Si se considera que cualquier reforma pasará por el Congreso, cuyos miembros están entre los principales beneficiarios del inequitativo sistema actual, no se ven muy claras las posibilidades de que aparezca pronto una solución. Entre tanto, el drama de los pensionados y, lo que es peor, el de la gran cantidad de colombianos que no tienen pensión ni pueden aspirar a ella se acrecienta todos los días. Según cifras de Fedesarrollo, en el país hay cinco millones de personas mayores de 65 años y solo el 24 por ciento de ellas tienen una pensión. El programa Colombia Mayor, un instrumento de solidaridad con los que viven en la extrema pobreza, les otorga un subsidio de 75.000 pesos mensuales, que resulta ofensivo por sí mismo y más aún si se le compara con los subsidios a las pensiones de 25 millones y más.

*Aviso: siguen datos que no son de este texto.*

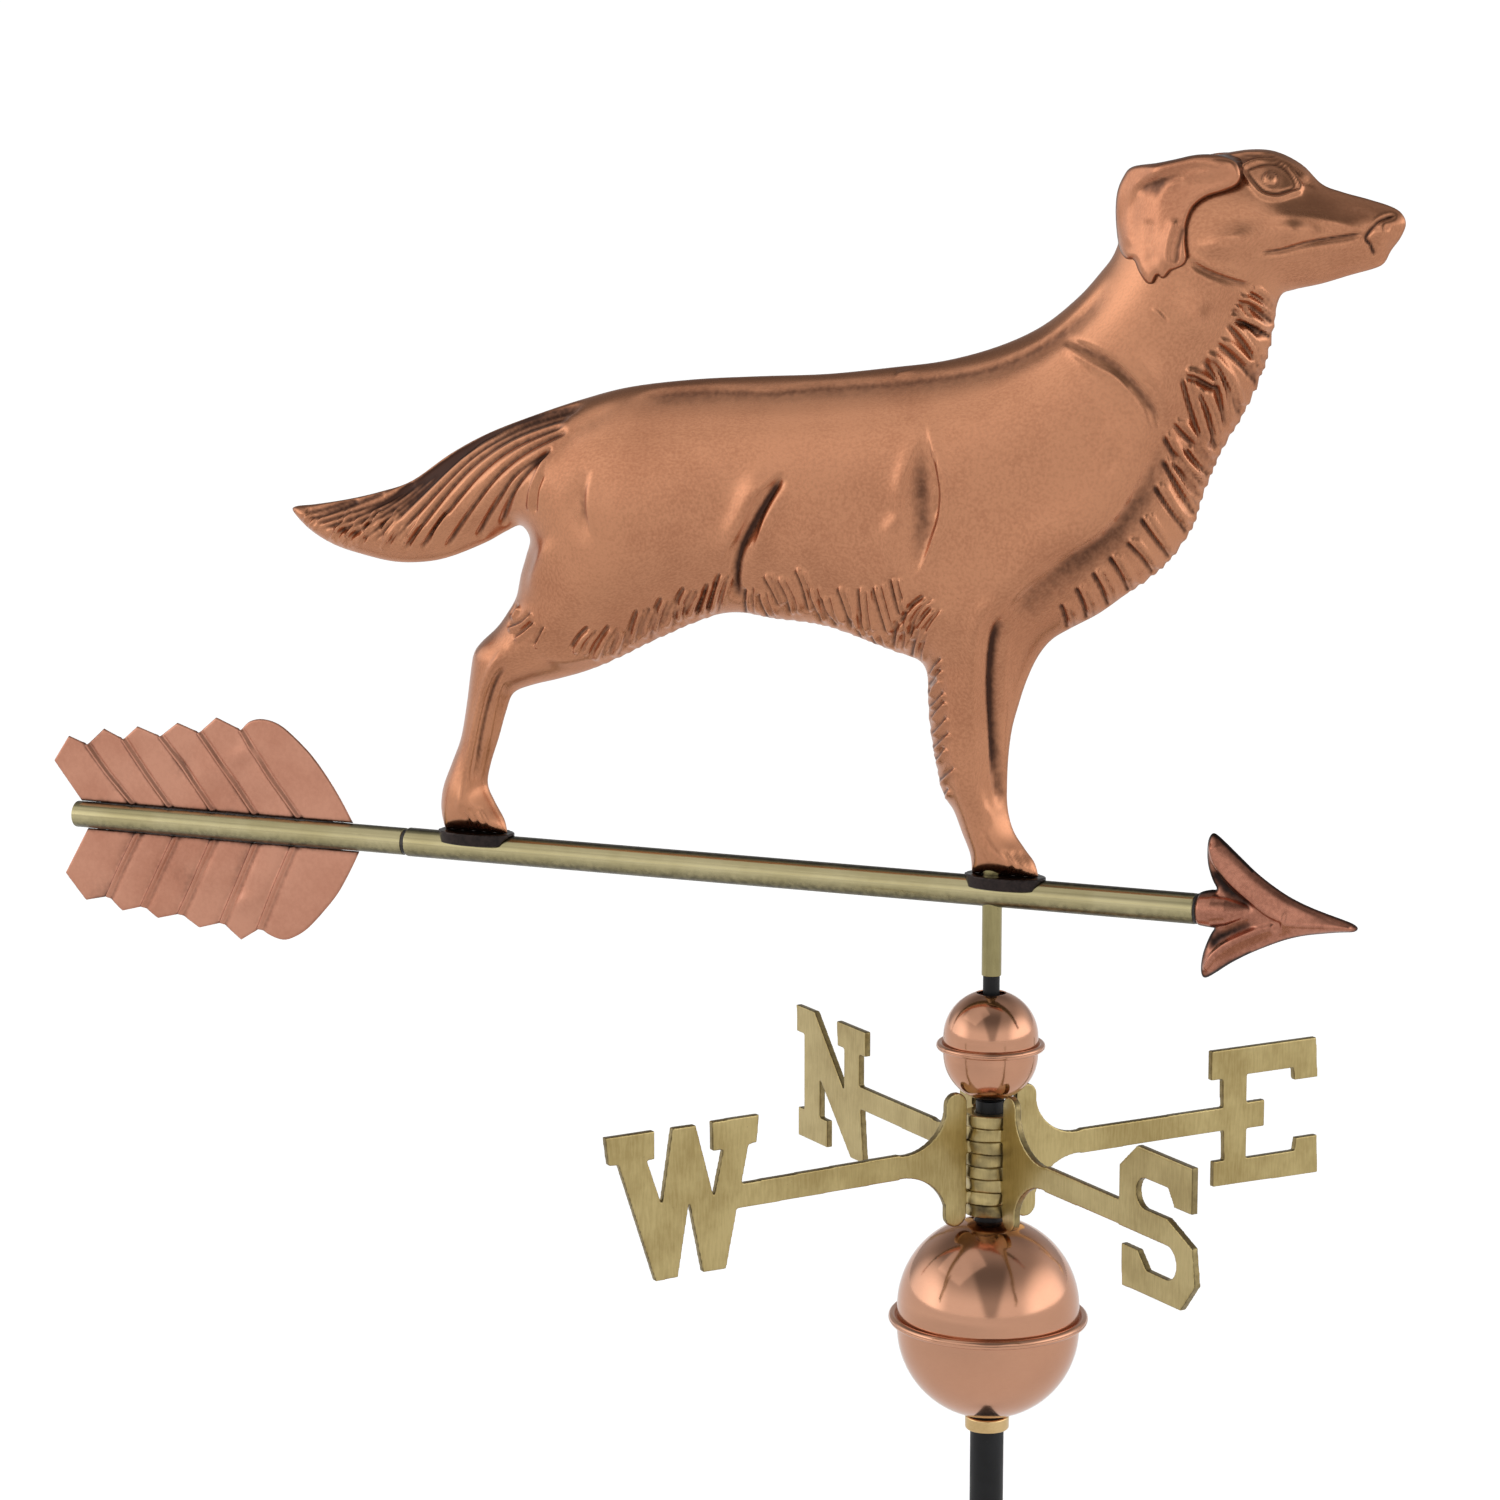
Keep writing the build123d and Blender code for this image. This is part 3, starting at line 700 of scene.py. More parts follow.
LEG_LOCKS = [
    [(-29.5, 129.5), (-34, 124.5), (-36, 120)], [(-29.5, 123.5), (-33.5, 118), (-36.5, 113.5)],
    [(-30.5, 118), (-34.5, 113), (-37, 108.5)], [(-28, 111), (-32, 106), (-36, 101.5)],
    [(-27, 106), (-31.5, 101), (-35, 95.5)], [(-26, 97), (-30.5, 91.5), (-34.5, 86.5)],
    [(-24.5, 88.5), (-29.5, 83.5), (-34, 78)], [(-27, 80), (-30, 75), (-33, 71)],
    [(-21, 69), (-26.5, 64), (-30.5, 59)], [(-25, 56.5), (-26.5, 53.5), (-28, 51)],
    [(-289.5, 144.5), (-292, 141), (-294, 138)], [(-280.5, 141), (-287, 135), (-295, 132)],
    [(-278.5, 135.5), (-285, 130), (-290.5, 126.5)], [(-271.5, 134), (-275, 128), (-278, 123)]]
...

Esta deplorable situación refleja el desprecio por las personas mayores que prevalece en nuestro medio, a diferencia de lo que ocurre en pueblos con tradiciones milenarias como el chino, el indio, el japonés o el judío, donde la reverencia por los mayores y el aprecio por su experiencia y conocimientos son consustanciales a la naturaleza de la sociedad. El respeto por los mayores, comenzando por los padres, está arraigado en esos países desde tiempos ancestrales. Entre las muchas sentencias de Confucio grabadas en la conciencia de los chinos hay una que lo refleja: “Si uno no demuestra respeto hacia los ancianos, ¿en qué se diferencia de los animales?”.

Si cualquier reforma pasará por el Congreso, cuyos miembros están entre los principales beneficiarios del inequitativo sistema actual, no se ven muy claras las posibilidades de una solución.

Ese respeto no corresponde solamente a unas tradiciones sino a una visión lógica de la vida. No hay que hacer mucho esfuerzo para entender el valor que tienen las vivencias y los conocimientos acumulados por los seres humanos durante una larga vida. Es un capital social más valioso que el dinero acumulado en los bancos y que todo país debería aprovechar. No así en Colombia, donde la situación de las personas mayores es cada día más precaria.
Esto es cierto sobre todo en los sectores más pobres y los de la clase media. Se habla de que esta última ha aumentado como porcentaje de la población total, pero poco se menciona el cúmulo de condiciones adversas que enfrenta una alta proporción de ella, como la falta de acceso a la educación de calidad que disfrutan los de mayores recursos, la exigua posibilidad de ahorrar, la incidencia del desempleo y con este el riesgo de caer de nuevo en la pobreza.
La transformación de la economía colombiana en la última parte del siglo veinte trajo consecuencias desastrosas para la clase media. La quiebra de empresas como Coltejer y la Compañía Colombiana de Tabaco acabó con el hábito de ahorrar en acciones de esas empresas emblemáticas, con cuyos dividendos se defendían los jubilados y las viudas. A esto se agregan otros golpes como los impuestos confiscatorios a los predios, así se trate de la única propiedad adquirida por empleados o profesionales de medianos ingresos con el trabajo de toda una vida y con el solo fin de habitarla.
Esto sin hablar de reveses más recientes, como la decisión del Gobierno de objetar la ley que favorecía a los pensionados con una rebaja en la cotización por salud, al quitarles la carga del 8 por ciento que pagan las empresas por los asalariados activos y que se les trasladó al jubilarse. Todo lo cual está haciendo realidad para muchos colombianos las tribulaciones de don Simeón Torrente, el protagonista de la novela de Álvaro Salom Becerra que nunca dejó de deber, y transformando en una burla el retiro digno que deberían tener las personas en los “años dorados”.